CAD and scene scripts
╔══

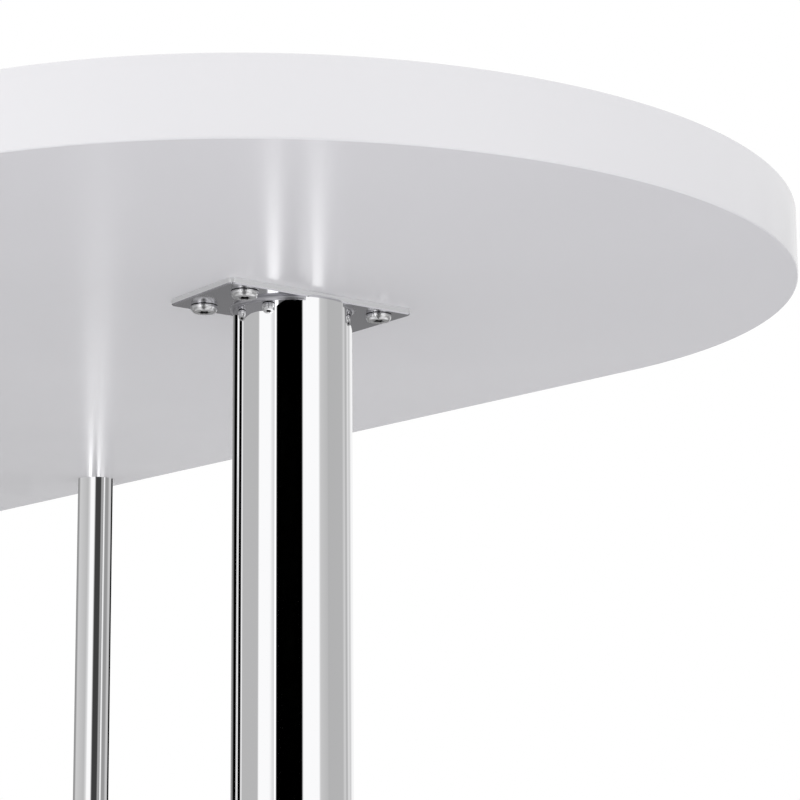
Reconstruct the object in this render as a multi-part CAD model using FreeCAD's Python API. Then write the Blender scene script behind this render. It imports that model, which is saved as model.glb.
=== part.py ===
import FreeCAD, Part
import math
import os

# Bar-height bistro table with a U-shaped top, one thick column under the round end and two thin legs under
# the straight end. Millimetres. The origin is on the floor under the middle of the top, +X points to the
# round end, +Y to the left long side and +Z up.

# Overall size
TOP_LENGTH = 1250
TOP_WIDTH = 550
TABLE_HEIGHT = 1070
TOP_THICKNESS = 34
TOP_EDGE_RADIUS = 0.8
STRAIGHT_END_CORNER_RADIUS = 12

# Where the legs stand
COLUMN_FROM_ROUND_END = 260
LEG_BEHIND_COLUMN = 665
LEG_FROM_LONG_EDGE = 37

# Tubes
COLUMN_DIAMETER = 63.5
COLUMN_WALL = 2
LEG_DIAMETER = 32
LEG_WALL = 1.5

# Steel plate that the column is welded to
PLATE_ALONG = 60
PLATE_ACROSS = 116
PLATE_THICKNESS = 3
PLATE_CORNER_RADIUS = 3
PLATE_EDGE_CHAMFER = 0.6
PLATE_HOLE_RADIUS = 4.5
PLATE_HOLE_ALONG = 19.5
PLATE_HOLE_ACROSS = 43
WELD_LEG = 2

# Pan-head screws, M8 with a six-lobe recess
SCREW_RADIUS = 3.95
SCREW_LENGTH = 18
SCREW_TIP_CHAMFER = 0.8
HEAD_RADIUS = 7
HEAD_HEIGHT = 3.5
HEAD_RIM_HEIGHT = 0.9
HEAD_CROWN_RADIUS = 5.8
HEAD_BULGE = 0.31
HEAD_SEAT_CHAMFER = 0.35
RECESS_LOBE_DIAMETER = 6.6
RECESS_WAIST_DIAMETER = 4.75
RECESS_LOBE_RADIUS = 0.55
RECESS_DEPTH = 2.5

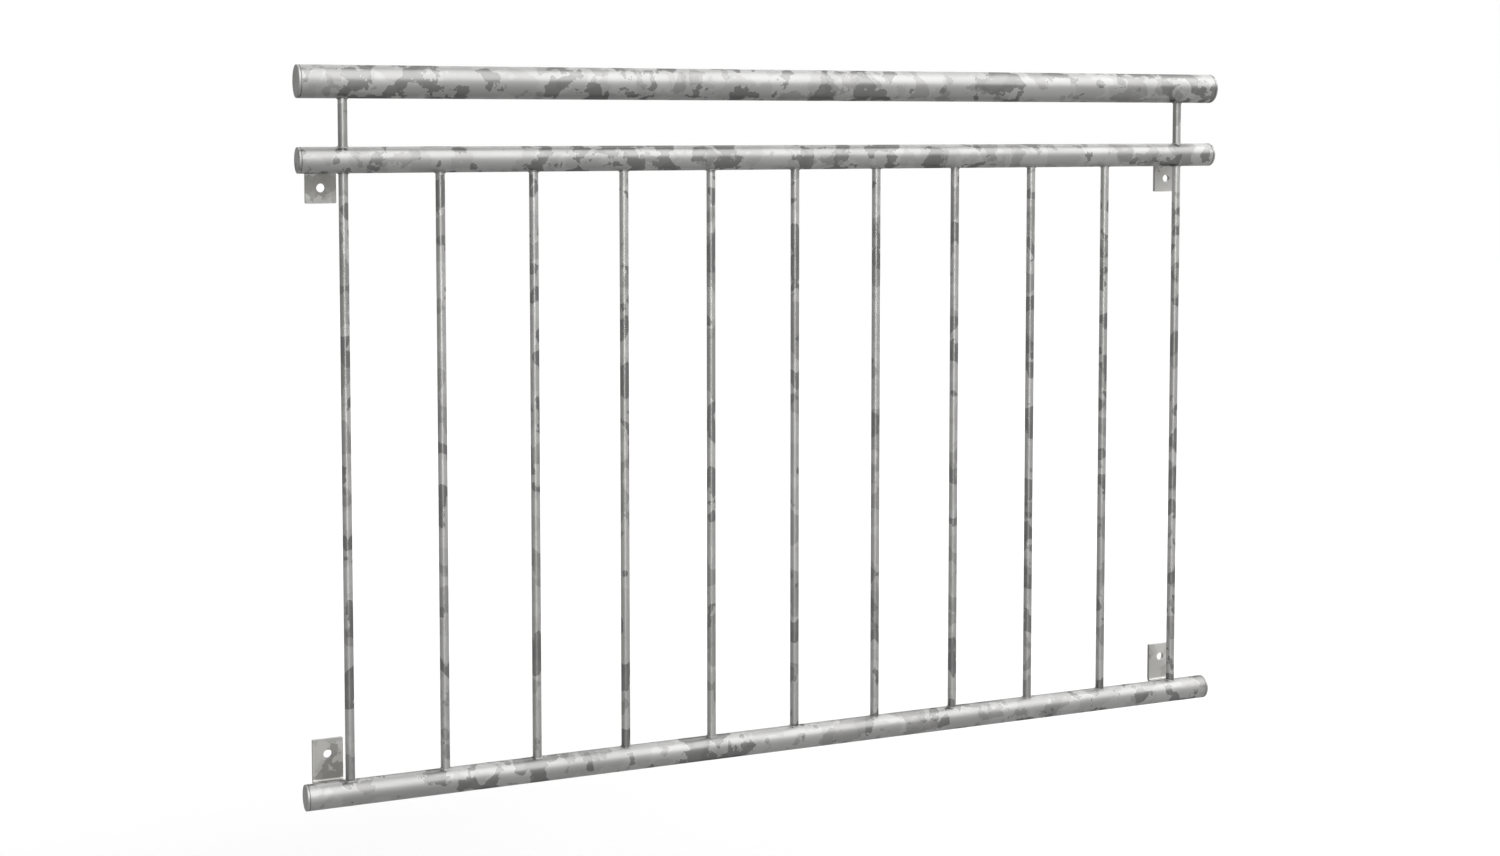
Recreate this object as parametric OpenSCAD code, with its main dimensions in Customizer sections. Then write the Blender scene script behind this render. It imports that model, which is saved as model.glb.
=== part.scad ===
// French balcony railing: three round tubes, eleven round bars and four wall brackets.
// X runs along the rail, Y points into the wall, Z is up.
// The origin lies on the wall face of the lower left bracket, midway between its leg and its hole.

/* [Frame] */
// Number of upright bars, the two end bars included
bar_count = 11; // [4:1:14]
// Distance between the axes of neighbouring bars
bar_pitch = 126; // [80:1:140]
// Distance from an end bar's axis to the outer face of the end caps
end_overhang = 58.5; // [45:0.5:120]
// Distance between the axes of the lower and the upper chord
chord_spacing = 815; // [300:5:1100]
// Distance between the axes of the upper chord and the handrail
handrail_rise = 99; // [70:1:200]

/* [Tubes] */
// Outside diameter of the handrail tube
handrail_d = 42.4; // [34:0.1:60.3]
// Outside diameter of the two chord tubes
chord_d = 33.7; // [28:0.1:48.3]
// Wall thickness of all three tubes
tube_wall = 2.6; // [2:0.1:4]

/* [Bars] */
// Diameter of the round bars
bar_d = 12; // [8:0.5:16]
// How far a bar's end stands inside the tube wall that it enters
bar_reach = 2; // [1:0.5:4]
// Gap all round a bar in its drilled hole
drill_fit = 0.2; // [0.1:0.05:0.4]

/* [End caps] */
// Thickness of a cap's rim outside the tube
cap_t = 3; // [2:0.5:6]
// Rounding of a cap's outer edge
cap_edge_r = 0.8; // [0.3:0.1:1.2]
// Width of the fine groove between a cap's rim and the tube
cap_groove = 0.15; // [0.1:0.05:0.8]
// Length of the spigot inside the tube
spigot_l = 14; // [8:1:25]
// Wall thickness of the spigot
spigot_wall = 2; // [1.5:0.5:4]
// Gap all round the spigot in the tube
spigot_fit = 0.15; // [0.1:0.05:0.4]

/* [Brackets] */
// Width of the flat bar that the brackets are bent from
bracket_w = 40; // [30:1:60]
// Thickness of that flat bar
bracket_t = 5; // [4:0.5:8]
// Inside radius of the bend
bend_r = 3; // [1:0.5:6]
// Height of the wall plate over the outside of the leg
plate_h = 60; // [50:1:100]
// Clear distance from the wall to the back of the chords
wall_gap = 40; // [25:1:80]
// Distance from the outer face of the end caps to a bracket's centre line
bracket_inset = 41; // [32:1:90]
// How far the middle of a bracket's leg sits above its chord's axis
leg_lift = 1; // [-2:0.5:2]
// Diameter of the hole for the wall bolt
bolt_hole_d = 11.5; // [8:0.5:14]
// Distance from the free edge of the plate to the hole's centre
bolt_edge = 20; // [12:1:26]
// Rounding of the plate's two free corners
corner_r = 1.5; // [0.5:0.5:6]

/* [Welds] */
// Radius of the round weld beads
weld_r = 1.7; // [1.2:0.1:3]
// Gap between a bead and the faces that it lies on
weld_fit = 0.1; // [0.05:0.05:0.2]
// How far a bead on a bracket's leg stops short of the leg's side
bead_inset = 2; // [1:0.5:6]

/* [Hidden] */

$fn = 64;
// Small overrun of a cutting tool past the face that it cuts
cut = 1;

handrail_r = handrail_d / 2;
chord_r = chord_d / 2;
bar_r = bar_d / 2;

// Heights over the origin
hole_z = (plate_h - bolt_edge) / 2;
lower_z = bracket_t / 2 - hole_z - leg_lift;
upper_z = lower_z + chord_spacing;
handrail_z = upper_z + handrail_rise;

// Depth of the plane that holds all tube and bar axes
axis_y = -(wall_gap + chord_r);

// Places along the rail
left_x = -bracket_inset;
right_x = left_x + 2 * end_overhang + (bar_count - 1) * bar_pitch;
right_bracket_x = right_x - bracket_inset;
tube_start = left_x + cap_t + cap_groove;
tube_end = right_x - cap_t - cap_groove;

function bar_x(i) = left_x + end_overhang + i * bar_pitch;

steel = [0.66, 0.67, 0.67];
steel_dark = [0.52, 0.53, 0.53];
weld_grey = [0.60, 0.61, 0.61];

// A cylinder along X, given by its start and its end
module rod_x(r, x1, x2) {
    translate([x1, 0, 0]) rotate([0, 90, 0]) cylinder(r = r, h = x2 - x1);
}

// A cylinder along Z, given by its start and its end
module rod_z(r, z1, z2) {
    translate([0, 0, z1]) cylinder(r = r, h = z2 - z1);
}

// A capped tube along X with its axis at height z, drilled by its children
module tube(d, z) {
    translate([0, axis_y, z])
        difference() {
            rod_x(d / 2, tube_start, tube_end);
            rod_x(d / 2 - tube_wall, tube_start - cut, tube_end + cut);
            children();
        }
}

// Drilled hole in a tube's wall for bar i, below the axis with side = -1 and above it with side = 1
module drilled(i, d, side) {
    translate([bar_x(i), 0, side > 0 ? 0 : -(d / 2 + cut)])
        cylinder(r = bar_r + drill_fit, h = d / 2 + cut);
}

module handrail() {
    color(steel) tube(handrail_d, handrail_z)
        for (i = [0, bar_count - 1]) drilled(i, handrail_d, -1);
}

module upper_chord() {
    color(steel) tube(chord_d, upper_z) {
        for (i = [0:bar_count - 1]) drilled(i, chord_d, -1);
        for (i = [0, bar_count - 1]) drilled(i, chord_d, 1);
    }
}

module lower_chord() {
    color(steel) tube(chord_d, lower_z)
        for (i = [0:bar_count - 1]) drilled(i, chord_d, 1);
}

// Half section of a cap: rim with a rounded outer edge, and a hollow spigot
module cap_section(d) {
    difference() {
        union() {
            square([d / 2 - cap_edge_r, cap_t]);
            translate([0, cap_edge_r]) square([d / 2, cap_t - cap_edge_r]);
            translate([d / 2 - cap_edge_r, cap_edge_r]) circle(r = cap_edge_r);
            square([d / 2 - tube_wall - spigot_fit, cap_t + cap_groove + spigot_l]);
        }
        translate([-cut, cap_t]) square([cut + d / 2 - tube_wall - spigot_fit - spigot_wall, spigot_l + cut]);
        translate([-d, -cut]) square([d, spigot_l + cap_t + 3 * cut]);
    }
}

// A cap for a tube of diameter d, closing its left or its right end
module end_cap(d, z, right) {
    color(steel_dark)
        translate([right ? right_x : left_x, axis_y, z])
            rotate([0, right ? -90 : 90, 0]) rotate_extrude() cap_section(d);
}

// A bar between the two chords
module middle_bar(i) {
    color(steel)
        translate([bar_x(i), axis_y, 0])
            rod_z(bar_r, lower_z + chord_r - tube_wall - bar_reach, upper_z - chord_r + tube_wall + bar_reach);
}

// An end bar, which runs on through the upper chord into the handrail
module end_bar(i) {
    color(steel)
        translate([bar_x(i), axis_y, 0])
            rod_z(bar_r, lower_z + chord_r - tube_wall - bar_reach,
                  handrail_z - handrail_r + tube_wall + bar_reach);
}

// Side view of a bracket, with the leg's centre at height 0 and the plate standing up along the wall
module bracket_section() {
    outer_r = bend_r + bracket_t;
    low = -bracket_t / 2;
    difference() {
        union() {
            translate([axis_y, low]) square([-axis_y - outer_r, bracket_t]);
            translate([-bracket_t, low + outer_r]) square([bracket_t, plate_h - outer_r]);
            translate([-outer_r, low + outer_r]) circle(r = outer_r);
        }
        translate([-outer_r, low + outer_r]) circle(r = bend_r);
        translate([axis_y, low + bracket_t]) square([-axis_y - outer_r, 2 * outer_r]);
        translate([-outer_r - cut, low + outer_r]) square([cut + outer_r - bracket_t, outer_r + cut]);
    }
}

// A bracket on the chord at height z, with its plate up (way = 1) or down (way = -1)
module bracket(x, z, way) {
    color(steel)
        translate([x, 0, z + leg_lift]) scale([1, 1, way])
            difference() {
                translate([-bracket_w / 2, 0, 0])
                    rotate([90, 0, 90]) linear_extrude(height = bracket_w) bracket_section();
                translate([0, axis_y, -way * leg_lift]) rod_x(chord_r + weld_fit, -bracket_w, bracket_w);
                translate([0, cut, plate_h - bracket_t / 2 - bolt_edge])
                    rotate([90, 0, 0]) cylinder(r = bolt_hole_d / 2, h = bracket_t + 2 * cut);
                for (side = [-1, 1])
                    translate([side * bracket_w / 2, 0, plate_h - bracket_t / 2])
                        plate_corner(side);
            }
}

// What is taken off a plate's free corner to round it
module plate_corner(side) {
    difference() {
        translate([-corner_r, -bracket_t - cut, -corner_r])
            cube([2 * corner_r, bracket_t + 2 * cut, 2 * corner_r]);
        translate([-side * corner_r, 2 * cut, -corner_r])
            rotate([90, 0, 0]) cylinder(r = corner_r, h = bracket_t + 4 * cut);
    }
}

// A weld bead round bar i where it meets a tube of radius r, on the tube's upper or lower side
module bar_weld(i, r, z, side) {
    color(weld_grey)
        translate([bar_x(i), axis_y, z]) scale([1, 1, side])
            difference() {
                translate([0, 0, r - weld_r / 3])
                    rotate_extrude() translate([bar_r + weld_r / 4, 0]) circle(r = weld_r);
                rod_z(bar_r + weld_fit, 0, r + 2 * weld_r);
                rod_x(r + weld_fit, -bar_d, bar_d);
            }
}

// The beads above and below a bracket's leg, along the back of its chord
module leg_welds(x, z) {
    half = bracket_w / 2 - bead_inset - weld_r;
    color(weld_grey)
        translate([x, axis_y, z])
            difference() {
                for (side = [-1, 1])
                    translate([0, chord_r, leg_lift + side * bracket_t / 2]) {
                        rod_x(weld_r, -half, half);
                        for (end = [-half, half]) translate([end, 0, 0]) sphere(r = weld_r);
                    }
                rod_x(chord_r + weld_fit, -bracket_w, bracket_w);
                translate([-bracket_w, 0, leg_lift - bracket_t / 2 - weld_fit])
                    cube([2 * bracket_w, chord_d, bracket_t + 2 * weld_fit]);
            }
}

module handrail_welds() {
    for (i = [0, bar_count - 1]) bar_weld(i, handrail_r, handrail_z, -1);
}

module upper_chord_welds() {
    for (i = [0:bar_count - 1]) bar_weld(i, chord_r, upper_z, -1);
    for (i = [0, bar_count - 1]) bar_weld(i, chord_r, upper_z, 1);
}

module lower_chord_welds() {
    for (i = [0:bar_count - 1]) bar_weld(i, chord_r, lower_z, 1);
}

module bracket_welds() {
    for (x = [0, right_bracket_x], z = [lower_z, upper_z]) leg_welds(x, z);
}

handrail();
upper_chord();
lower_chord();
end_cap(handrail_d, handrail_z, false);  // handrail_cap_left
end_cap(handrail_d, handrail_z, true);  // handrail_cap_right
end_cap(chord_d, upper_z, false);  // upper_chord_cap_left
end_cap(chord_d, upper_z, true);  // upper_chord_cap_right
end_cap(chord_d, lower_z, false);  // lower_chord_cap_left
end_cap(chord_d, lower_z, true);  // lower_chord_cap_right
end_bar(0);  // end_bar_left
end_bar(bar_count - 1);  // end_bar_right
for (i = [1:bar_count - 2])
    middle_bar(i);
bracket(0, upper_z, -1);  // upper_bracket_left
bracket(right_bracket_x, upper_z, -1);  // upper_bracket_right
bracket(0, lower_z, 1);  // lower_bracket_left
bracket(right_bracket_x, lower_z, 1);  // lower_bracket_right
handrail_welds();
upper_chord_welds();
lower_chord_welds();
bracket_welds();
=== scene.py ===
import math

import bmesh
import bpy
from mathutils import Matrix, Vector


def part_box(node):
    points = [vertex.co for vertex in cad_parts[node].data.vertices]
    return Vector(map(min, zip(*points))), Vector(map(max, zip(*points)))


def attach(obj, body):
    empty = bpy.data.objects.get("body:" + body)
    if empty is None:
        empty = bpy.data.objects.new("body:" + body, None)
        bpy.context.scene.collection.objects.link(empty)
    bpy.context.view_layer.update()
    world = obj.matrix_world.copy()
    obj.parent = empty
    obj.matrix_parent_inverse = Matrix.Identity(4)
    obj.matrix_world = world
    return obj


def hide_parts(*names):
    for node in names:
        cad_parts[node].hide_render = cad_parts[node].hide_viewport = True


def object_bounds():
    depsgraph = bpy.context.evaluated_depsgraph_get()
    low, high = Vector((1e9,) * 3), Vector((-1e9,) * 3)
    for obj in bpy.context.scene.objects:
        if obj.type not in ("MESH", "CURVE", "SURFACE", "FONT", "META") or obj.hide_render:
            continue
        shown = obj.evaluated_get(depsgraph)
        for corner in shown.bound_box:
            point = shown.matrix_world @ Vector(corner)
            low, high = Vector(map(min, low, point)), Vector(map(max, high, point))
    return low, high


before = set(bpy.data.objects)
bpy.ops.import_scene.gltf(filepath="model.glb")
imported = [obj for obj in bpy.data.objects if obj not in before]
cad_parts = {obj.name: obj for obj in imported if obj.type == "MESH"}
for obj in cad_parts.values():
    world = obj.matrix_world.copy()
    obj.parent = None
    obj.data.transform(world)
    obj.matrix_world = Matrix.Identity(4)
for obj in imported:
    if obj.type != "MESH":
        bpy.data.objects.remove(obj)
CAD_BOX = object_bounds()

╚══

What the exercise asks -> Using the entries above, extract exactly the span from the line with "upper_chord();" to the line with "low, high = Vector((1e9,)", both lines included; leave out everything else.

Solved exercise ->
upper_chord();
lower_chord();
end_cap(handrail_d, handrail_z, false);  // handrail_cap_left
end_cap(handrail_d, handrail_z, true);  // handrail_cap_right
end_cap(chord_d, upper_z, false);  // upper_chord_cap_left
end_cap(chord_d, upper_z, true);  // upper_chord_cap_right
end_cap(chord_d, lower_z, false);  // lower_chord_cap_left
end_cap(chord_d, lower_z, true);  // lower_chord_cap_right
end_bar(0);  // end_bar_left
end_bar(bar_count - 1);  // end_bar_right
for (i = [1:bar_count - 2])
    middle_bar(i);
bracket(0, upper_z, -1);  // upper_bracket_left
bracket(right_bracket_x, upper_z, -1);  // upper_bracket_right
bracket(0, lower_z, 1);  // lower_bracket_left
bracket(right_bracket_x, lower_z, 1);  // lower_bracket_right
handrail_welds();
upper_chord_welds();
lower_chord_welds();
bracket_welds();
=== scene.py ===
import math

import bmesh
import bpy
from mathutils import Matrix, Vector


def part_box(node):
    points = [vertex.co for vertex in cad_parts[node].data.vertices]
    return Vector(map(min, zip(*points))), Vector(map(max, zip(*points)))


def attach(obj, body):
    empty = bpy.data.objects.get("body:" + body)
    if empty is None:
        empty = bpy.data.objects.new("body:" + body, None)
        bpy.context.scene.collection.objects.link(empty)
    bpy.context.view_layer.update()
    world = obj.matrix_world.copy()
    obj.parent = empty
    obj.matrix_parent_inverse = Matrix.Identity(4)
    obj.matrix_world = world
    return obj


def hide_parts(*names):
    for node in names:
        cad_parts[node].hide_render = cad_parts[node].hide_viewport = True


def object_bounds():
    depsgraph = bpy.context.evaluated_depsgraph_get()
    low, high = Vector((1e9,) * 3), Vector((-1e9,) * 3)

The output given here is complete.